Photocatalytic removal of organic dyes mediated by p-NiO/p-CuO isotype heterojunctions under sunlight illumination

Abstract

Building heterojunctions between different semiconductors is one of the most typical approaches to separating photo-induced electrons and holes in order to enhance photocatalytic efficiency. In this study, NiO, CuO, and NiO–CuO nanocomposites thin films are obtained under the same deposition conditions by a simple spray pyrolysis technique. The structural, morphological, and optical properties of the deposited thin films were investigated using different techniques such as XRD, Raman, SEM, EDX, PL, and UV–visible spectroscopy. XRD and Raman analysis revealed that NiO, CuO, and NiO–CuO have crystalline cubic, monoclinic, and mixed phases, respectively. EDX analysis confirmed the chemical composition, and SEM images reveal different morphologies depending on the Ni:Cu molar ratio. The photodegradation of MB dye in the presence of the thin films was examined under sunlight. Compared with individual metal oxides, NiO–CuO nanocomposites are better as photocatalysts.

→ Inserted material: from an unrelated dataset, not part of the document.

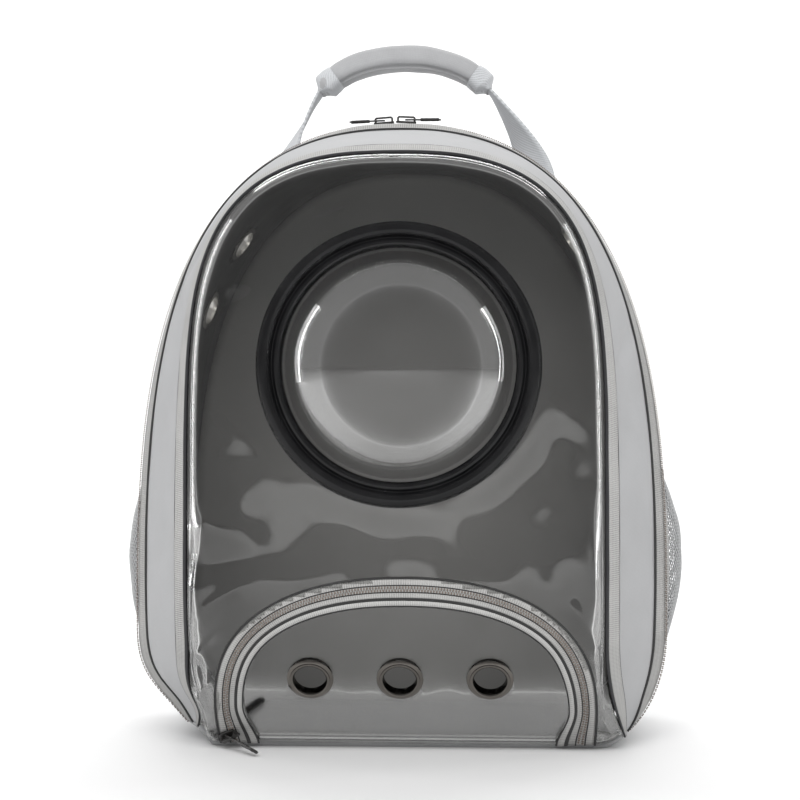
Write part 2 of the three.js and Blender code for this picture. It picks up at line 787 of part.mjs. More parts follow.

Optical measurements were able to connect these enhanced photocatalytic activities to the synergistic effects of combining NiO and CuO, which promoted the creation of defects and highly reactive species on surfaces and an effective separation of photogenerated charges. The benefits of p-p isotype heterojunctions for dye photodegradation that this study has illustrated provide a novel perspective on metal oxydes-based nanocomposites for the development of efficient and novel photocatalysts.